Title: De Dea Syria et aliis deabusque (Part 1)
Author(s): KAIZER, T.
Journal: Orientalia Lovaniensia Periodica
Volume: 28    Date: 1997   
Pages: 147-166
DOI: 10.2143/OLP.28.0.583553

Abstract :
In the present study I intend to make a survey of the different ways in which the term gad, both the abstract notion of ‘good fortune' and its divine personification, is used in the religions of the Near East in the first centuries of our era. The number of gad-inscriptions is limited. Altogether we have circa fifty relevant Aramaic inscriptions, mainly found in Palmyra and Hatra, which date from the first three centuries AD. This means that many problems will remain unsolved, since filling gaps in the material with evidence from Late Hellenistic religious movements in the Eastern Mediterranean or from the religion of Mesopotamia cannot always be justified: whenever one makes a comparison with striking parallels in other religions one ought to refrain from forcibly imposing imported evidence onto the argumentation.

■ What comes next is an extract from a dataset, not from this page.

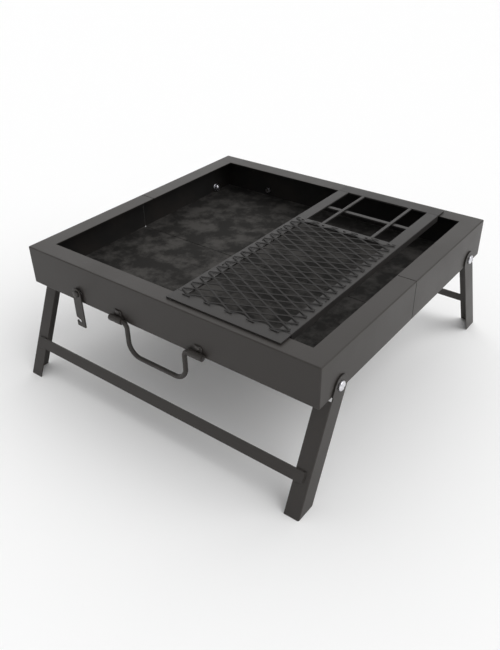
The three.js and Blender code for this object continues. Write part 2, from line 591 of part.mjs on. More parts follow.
function addGrate(pit) {
  const grate = new THREE.Group();
  grate.position.set(GRATE_CENTRE_X, 0, GRATE_BASE);
  pit.add(grate);
  const outer = GRATE_WIDTH / 2;
  const inner = outer - GRATE_RAIL_WIDTH - TOUCH_GAP;
  const endFrom = GRATE_HALF_LENGTH - GRATE_END_FLAT_WIDTH;
  place(grate, "grate_front_flat", grateFlat(-outer, outer, -GRATE_HALF_LENGTH, -endFrom), grateSteel);
  place(grate, "grate_rear_flat", grateFlat(-outer, outer, endFrom, GRATE_HALF_LENGTH), grateSteel);
  for (const side of ["left", "right"]) {
    place(grate, `grate_${side}_rail`, grateRail(side), grateSteel);
  }
  const crossFrom = -GRATE_HALF_LENGTH + GRILL_LENGTH;
  const crossTo = crossFrom + CROSS_FLAT_WIDTH;
  place(grate, "grate_cross_flat", grateFlat(-inner, inner, crossFrom, crossTo), grateSteel);
  const halfBar = KETTLE_BAR_WIDTH / 2;
  for (const [side, x] of [["left", -KETTLE_BAR_OFFSET], ["right", KETTLE_BAR_OFFSET]]) {
    const strip = grateFlat(x - halfBar, x + halfBar, crossTo + TOUCH_GAP, endFrom - TOUCH_GAP);
    place(grate, `grate_kettle_${side}_bar`, strip, grateSteel);
  }
  // The kettle crossbar lies under the two bars and laps under both rails.
  const kettleMiddle = (crossTo + endFrom) / 2;
  const crossReach = inner + KETTLE_CROSSBAR_LAP;
  const crossStrip = grateFlat(-crossReach, crossReach,
    kettleMiddle - KETTLE_CROSSBAR_WIDTH / 2, kettleMiddle + KETTLE_CROSSBAR_WIDTH / 2);
  place(grate, "grate_kettle_crossbar", crossStrip, grateSteel).position.z = -GRATE_FLAT - TOUCH_GAP;
  const meshFront = -endFrom - MESH_OVERLAP / 2;
  const meshRear = (crossFrom + crossTo) / 2;
  const meshWidth = 2 * (inner + MESH_OVERLAP);
  const mesh = grateMesh(meshWidth, meshRear - meshFront);
  place(grate, "grate_mesh", mesh, grateSteel)
    .position.set(0, (meshFront + meshRear) / 2, GRATE_FLAT + TOUCH_GAP);
}

// ---- assembly ----
const pit = new THREE.Group();

const frontHalf = new THREE.Group();
pit.add(frontHalf);
const frontHoles = [
  holeThroughWall(LATCH_X, LATCH_RISE, SMALL_BOLT_RADIUS + HOLE_CLEARANCE),
  holeThroughWall(-SLEEVE_CENTRE_X, RIVET_HEIGHT - TRAY_BOTTOM, RIVET_RADIUS + HOLE_CLEARANCE),
  holeThroughWall(SLEEVE_CENTRE_X, RIVET_HEIGHT - TRAY_BOTTOM, RIVET_RADIUS + HOLE_CLEARANCE),
];
place(frontHalf, "front_tray", halfTray(frontHoles), paint);

const rearHalf = new THREE.Group();
rearHalf.rotation.z = Math.PI;
pit.add(rearHalf);
const rearHoles = [holeThroughWall(-STUD_X, STUD_RISE, STUD_RADIUS + HOLE_CLEARANCE)];
place(rearHalf, "rear_tray", halfTray(rearHoles), paint);

for (const [half, label] of [[frontHalf, "front"], [rearHalf, "rear"]]) {
  addPivotFasteners(half, label);
  addLegFrame(half, label);
  for (const side of ["left", "right"]) {
    place(half, `${side}_hinge_${label}_leaf`, hingeLeaf(), paint)
      .position.x = OWN_SIDE[label][side] * HINGE_CENTRE_X;
  }
}
addHingeLinks(pit);
addHandle(frontHalf);
addLatch(frontHalf);
addCatchStud(rearHalf);
addGrate(pit);

export default pit;
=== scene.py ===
# %% [markdown]
# # A folding fire pit with a cooking grate
# The pit is two shallow half trays of folded sheet steel that stand on two splayed leg frames.
# Its CAD model already fixes every size, hole and pivot. This lesson keeps those places and
# builds the fine surface around them: rolled bends, sheared edges, weld beads, screw threads,
# and paint that has been near a fire, with painted shade darkening the inside of the bowl.

# %% Load the CAD model as a fixed frame
import json
import math
import random

import bmesh
import bpy
from mathutils import Matrix, Vector

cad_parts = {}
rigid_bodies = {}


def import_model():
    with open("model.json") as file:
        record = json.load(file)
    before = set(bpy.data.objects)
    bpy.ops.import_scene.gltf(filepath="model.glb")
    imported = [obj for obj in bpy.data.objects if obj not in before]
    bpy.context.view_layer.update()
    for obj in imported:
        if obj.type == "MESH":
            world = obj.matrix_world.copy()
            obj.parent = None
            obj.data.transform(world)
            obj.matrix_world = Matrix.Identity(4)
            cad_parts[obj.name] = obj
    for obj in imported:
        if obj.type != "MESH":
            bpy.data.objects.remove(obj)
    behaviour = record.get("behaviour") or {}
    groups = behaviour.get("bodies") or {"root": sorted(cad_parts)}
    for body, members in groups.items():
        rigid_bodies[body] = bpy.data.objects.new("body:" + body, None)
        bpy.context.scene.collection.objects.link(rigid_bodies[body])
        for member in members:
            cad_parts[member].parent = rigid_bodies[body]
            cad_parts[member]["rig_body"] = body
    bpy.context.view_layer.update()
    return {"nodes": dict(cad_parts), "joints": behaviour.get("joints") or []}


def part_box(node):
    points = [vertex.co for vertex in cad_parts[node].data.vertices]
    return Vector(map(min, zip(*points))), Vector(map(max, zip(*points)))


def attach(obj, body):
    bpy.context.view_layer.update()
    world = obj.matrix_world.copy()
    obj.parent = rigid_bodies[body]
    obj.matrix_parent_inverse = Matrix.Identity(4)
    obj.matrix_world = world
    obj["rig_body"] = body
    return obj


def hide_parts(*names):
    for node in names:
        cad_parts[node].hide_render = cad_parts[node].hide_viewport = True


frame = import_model()
MM = 0.001

# %% [markdown]
# ## The camera
# The camera comes first, so that every later step can be judged from one fixed seat. It stands in
# front and to the right of the pit and looks down on it. The lens is a little wider than a normal
# lens, so the near corner looks large. The camera is rolled by one degree.

# %% Make the camera
AZIMUTH, ELEVATION, ROLL = math.radians(37.72), math.radians(33.48), -0.0186
EYE, LENS = (0.6594, -0.8923, 0.7834), 37.91
back = Vector((math.sin(AZIMUTH) * math.cos(ELEVATION),
               -math.cos(AZIMUTH) * math.cos(ELEVATION), math.sin(ELEVATION)))
level_right = Vector((math.cos(AZIMUTH), math.sin(AZIMUTH), 0))
level_up = back.cross(level_right)
camera_right = level_right * math.cos(ROLL) + level_up * math.sin(ROLL)
camera_up = level_up * math.cos(ROLL) - level_right * math.sin(ROLL)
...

Moreover, since most of the inscriptions are undated, it will be very difficult to assess the historical development of the meaning and use of the term gad within the above-mentioned period. In addition to the textual witnesses, some bas-reliefs and statuettes which represent, but sometimes only may represent, a figure named gad will be discussed. These sculptures are of very varied character, and can only rarely provide an unambiguous answer to questions raised by the epigraphic material.